Нужно заметить, что «большинство немцев» как раз не состояло в национал-социалистской партии. Ее членами были только 6 процентов граждан Германии и 1,3 процента принадлежали к партийному руководству.
– Каков размер вашего жалованья?
– Я должен отвечать? – раздраженно переспросил Крупп.
– Да, – ответил офицер.
– Четыреста тысяч марок в год, – ответил хозяин концерна, закуривая сигарету «Кэмел».
Поясним: Крупп назвал сумму, равную 160 тысячам долларов по довоенному курсу, хотя никакая цифра не была бы реалистичной. Вопрос показывает невежество ведущего допрос – Крупп был единоличным собственником всего концерна, поэтому говорить о «жалованье» не имело смысла.
– Вы все еще считаете, что Германия победит в войне? – продолжал американец.
– Не знаю, – ответил Крупп. Вспомним: он только недавно избавился от ценных бумаг рейха на огромную сумму. – Политика – не мое дело. Мое дело – производить сталь.
– Каковы ваши послевоенные планы?
– Я надеюсь восстановить заводы и возобновить производство.
Американцы были раздражены, решив, что он говорит о возобновлении производства оружия. Они отпустили Круппа и занялись изучением фотографий незаконченных единиц боевой техники, обнаруженных на сталелитейном заводе.
Первый допрос мало что дал американской службе разведки. Допросы должны были продолжиться в будущем. Альфрид же полагал, что все позади.
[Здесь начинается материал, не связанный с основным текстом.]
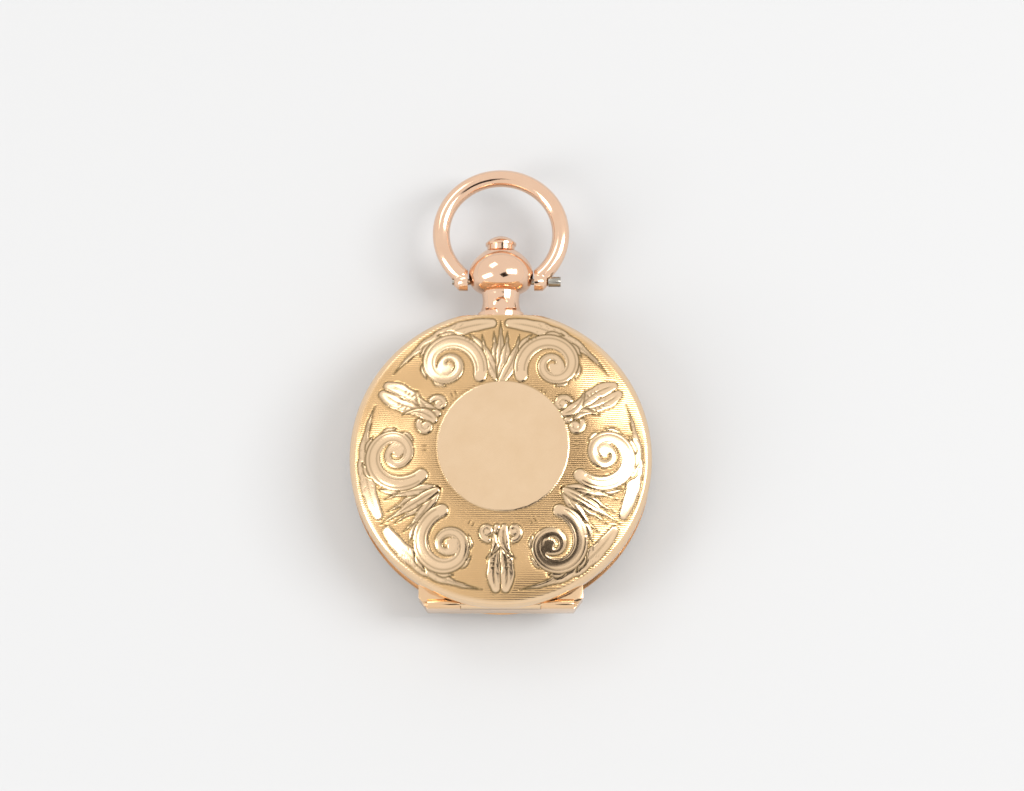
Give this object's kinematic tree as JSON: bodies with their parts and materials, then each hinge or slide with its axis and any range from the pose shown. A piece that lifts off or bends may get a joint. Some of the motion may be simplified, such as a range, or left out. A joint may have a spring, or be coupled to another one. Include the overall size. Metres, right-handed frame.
{
  "type": "fob watch",
  "caption": "Small hunter-cased fob watch with an engraved front cover, ball pendant, push button and bow, hinged covers and a key-wind movement.",
  "frame": {"origin": "middle of the flat disc on the back cover, on the dial's axis", "axes": "+Z out of the front cover, +Y from the dial's centre to the pendant, +X to 3 o'clock"},
  "size_m": [0.034, 0.051, 0.0116],
  "materials": {
    "lid_gold": "polished and engraved",
    "rose_gold": "polished",
    "band_gold": "polished",
    "steel": "polished",
    "blued_steel": "heat blued",
    "enamel": "fired enamel",
    "glass": "polished",
    "gilt_brass": "frosted gilt",
    "ruby": "polished"
  },
  "bodies": {
    "case": {"case_band": "band_gold", "pendant_neck": "rose_gold", "pendant_ball": "rose_gold", "bow_screw": "steel", "lift_spring": "steel", "spring_screws": "steel", "front_hinge_pin": "steel", "back_hinge_pin": "steel", "glass_bezel": "band_gold", "crystal": "glass", "dial": "enamel", "dial_feet": "gilt_brass", "main_plate": "gilt_brass", "case_screws": "steel", "barrel_bridge": "gilt_brass", "centre_bridge": "gilt_brass", "third_cock": "gilt_brass", "fourth_cock": "gilt_brass", "escape_cock": "gilt_brass", "balance_cock": "gilt_brass", "bridge_screws": "steel", "train_jewels": "ruby", "end_stone": "ruby", "regulator": "steel", "hairspring_stud": "steel", "minute_wheel_stud": "steel", "click_screw": "steel", "click_spring": "steel"},
    "front_cover": {"front_cover": "lid_gold"},
    "back_cover": {"back_cover": "lid_gold"},
    "cuvette": {"cuvette": "band_gold"},
    "bow": {"bow": "rose_gold"},
    "push_piece": {"push_piece": "rose_gold"},
    "lock_spring": {"lock_spring": "steel"},
    "setting": {"set_arbor": "steel", "cannon_pinion": "steel", "minute_hand": "blued_steel"},
    "hour": {"hour_wheel": "gilt_brass", "hour_hand": "blued_steel"},
    "minute_wheel": {"minute_wheel": "gilt_brass"},
    "centre_wheel": {"centre_wheel": "gilt_brass"},
    "third_wheel": {"third_wheel": "gilt_brass"},
    "fourth_wheel": {"fourth_wheel": "gilt_brass"},
    "escape_wheel": {"escape_wheel": "gilt_brass"},
    "barrel": {"barrel_drum": "gilt_brass", "barrel_cover": "gilt_brass", "mainspring": "steel"},
    "winding": {"barrel_arbor": "steel", "ratchet_wheel": "steel"},
    "click": {"click": "steel"},
    "balance": {"balance_wheel": "gilt_brass", "balance_cylinder": "steel", "hairspring": "blued_steel"}
  },
  "joints": [
    {"name": "front_cover_hinge", "type": "hinge", "parent": "case", "child": "front_cover", "pos_m": [0, -0.0164, 0.0076], "axis": [1, 0, 0], "range_deg": [0, 90]},
    {"name": "back_cover_hinge", "type": "hinge", "parent": "case", "child": "back_cover", "pos_m": [0, -0.0164, 0.004], "axis": [-1, 0, 0], "range_deg": [0, 90]},
    {"name": "cuvette_hinge", "type": "hinge", "parent": "case", "child": "cuvette", "pos_m": [0, -0.0164, 0.004], "axis": [-1, 0, 0], "range_deg": [0, 76.5]},
    {"name": "bow_pivot", "type": "hinge", "parent": "case", "child": "bow", "pos_m": [0, 0.0209, 0.0058], "axis": [1, 0, 0], "range_deg": [-135, 135]},
    {"name": "push_slide", "type": "slide", "parent": "case", "child": "push_piece", "axis": [0, -1, 0], "range_m": [0, 0.0005], "stiffness_N_per_m": 600},
    {"name": "lock_spring_bend", "type": "hinge", "parent": "case", "child": "lock_spring", "pos_m": [-0.0088, 0.01257, 0.0062], "axis": [0, 0, 1], "range_deg": [-4, 0]},
    {"name": "hand_setting", "type": "hinge", "parent": "case", "child": "setting", "pos_m": [0, 0, 0.007], "axis": [0, 0, 1], "continuous": true},
    {"name": "hour_wheel_turn", "type": "hinge", "parent": "case", "child": "hour", "pos_m": [0, 0, 0.007], "axis": [0, 0, 1], "continuous": true},
    {"name": "minute_wheel_turn", "type": "hinge", "parent": "case", "child": "minute_wheel", "pos_m": [0.0012, -0.00208, 0.006], "axis": [0, 0, 1], "continuous": true},
    {"name": "going_train", "type": "hinge", "parent": "case", "child": "centre_wheel", "pos_m": [0, 0, 0.0048], "axis": [0, 0, 1], "continuous": true},
    {"name": "barrel_turn", "type": "hinge", "parent": "case", "child": "barrel", "pos_m": [0.00318, 0.00509, 0.004], "axis": [0, 0, 1], "continuous": true},
    {"name": "third_wheel_turn", "type": "hinge", "parent": "case", "child": "third_wheel", "pos_m": [-0.00425, -0.00075, 0.0042], "axis": [0, 0, 1], "continuous": true},
    {"name": "fourth_wheel_turn", "type": "hinge", "parent": "case", "child": "fourth_wheel", "pos_m": [-0.00458, -0.00448, 0.0042], "axis": [0, 0, 1], "continuous": true},
    {"name": "escape_wheel_turn", "type": "hinge", "parent": "case", "child": "escape_wheel", "pos_m": [-0.00148, -0.0056, 0.0042], "axis": [0, 0, 1], "continuous": true},
    {"name": "winding_turn", "type": "hinge", "parent": "case", "child": "winding", "pos_m": [0.00318, 0.00509, 0.004], "axis": [0, 0, 1], "continuous": true},
    {"name": "click_lift", "type": "hinge", "parent": "case", "child": "click", "pos_m": [0.00035, 0.00623, 0.002], "axis": [0, 0, 1], "range_deg": [-8, 0]},
    {"name": "balance_swing", "type": "hinge", "parent": "case", "child": "balance", "pos_m": [0.0007, -0.00591, 0.004], "axis": [0, 0, 1], "range_deg": [-130, 130]}
  ],
  "couplings": [
    {"joint": "cuvette_hinge", "follows": "back_cover_hinge", "ratio": 0.85},
    {"joint": "lock_spring_bend", "follows": "push_slide", "rad_per_m": -113.58},
    {"joint": "hour_wheel_turn", "follows": "hand_setting", "ratio": 0.083333},
    {"joint": "minute_wheel_turn", "follows": "hand_setting", "ratio": -0.33333},
    {"joint": "barrel_turn", "follows": "going_train", "ratio": -0.14286},
    {"joint": "third_wheel_turn", "follows": "going_train", "ratio": -8},
    {"joint": "fourth_wheel_turn", "follows": "going_train", "ratio": 60},
    {"joint": "escape_wheel_turn", "follows": "going_train", "ratio": -600}
  ]
}
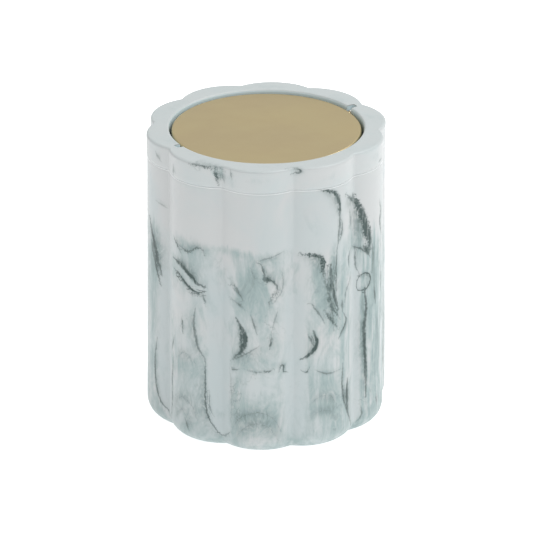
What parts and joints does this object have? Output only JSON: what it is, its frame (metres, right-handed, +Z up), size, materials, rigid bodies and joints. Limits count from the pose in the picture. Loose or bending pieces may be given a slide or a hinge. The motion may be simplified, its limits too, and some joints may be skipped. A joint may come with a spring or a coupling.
{
  "type": "swing-lid vanity jar",
  "caption": "Fluted marble-effect resin jar with a lift-off fluted collar and a round satin gold lid that swings on pins in open grooves.",
  "frame": {"origin": "on the surface the jar stands on, under the centre of the jar", "axes": "+Z up along the jar's axis, +X along the lid's pivot pins, +Y square to them; the side with -Y and -X faces the picture's camera"},
  "size_m": [0.1188, 0.1222, 0.153],
  "materials": {
    "jar_resin": "cast resin, light grey with teal-grey clouds and dark veins, soft polish",
    "collar_resin": "cast resin, nearly plain light grey with a few fine veins, soft polish",
    "satin_gold": "satin champagne gold",
    "gold_pin": "turned steel, gold plated",
    "zinc_steel": "zinc-plated steel",
    "moulding": "black moulding, fine spark texture",
    "nylon": "natural nylon",
    "silicone": "translucent white silicone, matte"
  },
  "bodies": {
    "jar": {"jar_body": "jar_resin", "foot_pad_1": "silicone", "foot_pad_2": "silicone", "foot_pad_3": "silicone", "foot_pad_4": "silicone"},
    "collar": {"collar_ring": "collar_resin", "collar_seal": "silicone"},
    "lid_bushes": {"pivot_bush_left": "nylon", "pivot_bush_right": "nylon"},
    "lid": {"lid_plate": "satin_gold", "lid_carrier": "moulding", "pivot_pin_left": "gold_pin", "pivot_pin_right": "gold_pin", "pin_clip_left": "moulding", "pin_clip_right": "moulding", "clip_screw_left_front": "zinc_steel", "clip_screw_left_back": "zinc_steel", "clip_screw_right_front": "zinc_steel", "clip_screw_right_back": "zinc_steel", "counterweight": "zinc_steel", "weight_screw_left": "zinc_steel", "weight_screw_right": "zinc_steel"}
  },
  "joints": [
    {"name": "collar_lift", "type": "slide", "parent": "jar", "child": "collar", "axis": [0, 0, 1], "range_m": [0, 0.05]},
    {"name": "lid_lift", "type": "slide", "parent": "collar", "child": "lid_bushes", "axis": [0, 0, 1], "range_m": [0, 0.06]},
    {"name": "lid_swing", "type": "hinge", "parent": "lid_bushes", "child": "lid", "pos_m": [0, 0, 0.1492], "axis": [1, 0, 0], "continuous": true}
  ]
}
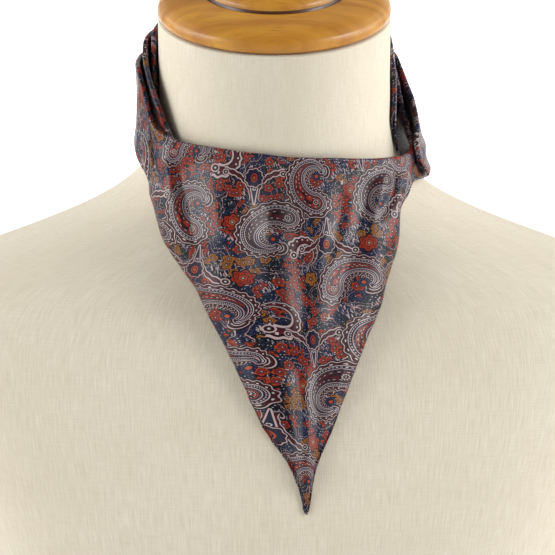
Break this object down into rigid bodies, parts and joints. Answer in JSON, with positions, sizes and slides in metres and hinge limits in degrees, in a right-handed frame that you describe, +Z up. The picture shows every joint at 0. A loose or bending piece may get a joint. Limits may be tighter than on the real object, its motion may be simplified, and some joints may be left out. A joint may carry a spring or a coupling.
{
  "type": "silk cravat on a dress form",
  "caption": "Pleated silk neck scarf tied cravat fashion, its wide end spread over the throat to a point, worn on a linen dress form with a turned wooden neck cap.",
  "frame": {"origin": "centre of the dress form's flat base, under the middle of the whole part", "axes": "+Z up, -Y the way the form faces, +X to the right as seen from the front"},
  "size_m": [0.4252, 0.2329, 0.5271],
  "materials": {
    "silk": "soft sheen, woven paisley",
    "linen": "matte, fine plain weave",
    "cap_wood": "clear gloss lacquer"
  },
  "bodies": {
    "root": {"front_blade": "silk", "under_blade": "silk", "knot": "silk", "band_inner": "silk", "band_middle": "silk", "band_outer": "silk", "form_body": "linen", "form_cap": "cap_wood"}
  },
  "joints": []
}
Вернувшись на виллу «Хюгель», Альфрид объявил, что находится здесь под «домашним арестом в маленьком доме» (который состоял из шестидесяти комнат). Арест, как полагал он сам, будет продолжаться всего несколько дней. Тем не менее, Альфрид в принципе считал, что, как единственный собственник «кузницы фюрера», он должен, подобно своему отцу, разделить горечь поражения.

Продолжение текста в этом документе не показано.